OK, I think that's the offer on the table I keep getting :)  I'm definitely going to use this, and its name will be File.  I think it has to be in order to be compatible with all current code.

>
> 2. Using the struct you can directly call primitives to read and write stuff.

Buffered reads and writes?  If so, don't you need to decide the items in point 3 before read/write?  If not buffered, then I think I can work with this.

>
> 3. You can also decide you want a polymorphic stream out of it, and you get to decide the parameters of the stream (buffering, chunking, synchronicity and whatnot). byChunk and byLine are good examples, although they aren't polymorphic. Once you have such a stream you're in polyland so you get to use all of its goodies (look ma no templates etc).
>
> 4. Once all copies of the struct is destroyed, all streams derived from it are automatically closed and will issue errors when used.

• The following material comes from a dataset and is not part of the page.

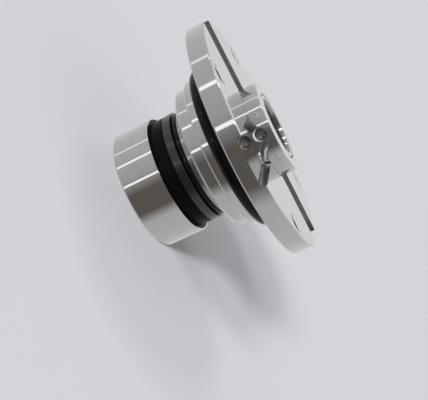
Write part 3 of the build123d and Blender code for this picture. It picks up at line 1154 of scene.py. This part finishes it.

OK, I think I know how to do this.

I'm assuming if you want to use exclusively the poly versions, you can do that.  I.e. you don't have to keep an RAII File struct around.

> That's pretty much it! It's a simple design that does all we need.

I'll work on that.

How should text vs. non-text i/o work?  C currently conflates them at the same level, but I think they are two separate layers.  What do you think?

-Steve
September 04, 2011
On 9/3/2011 7:27 PM, dsimcha wrote:
> These changes are purely under
> the hood, though, and there should be zero code breakage.

Those are the great kind of changes, and it's also nice in that it means the API was done reasonably right.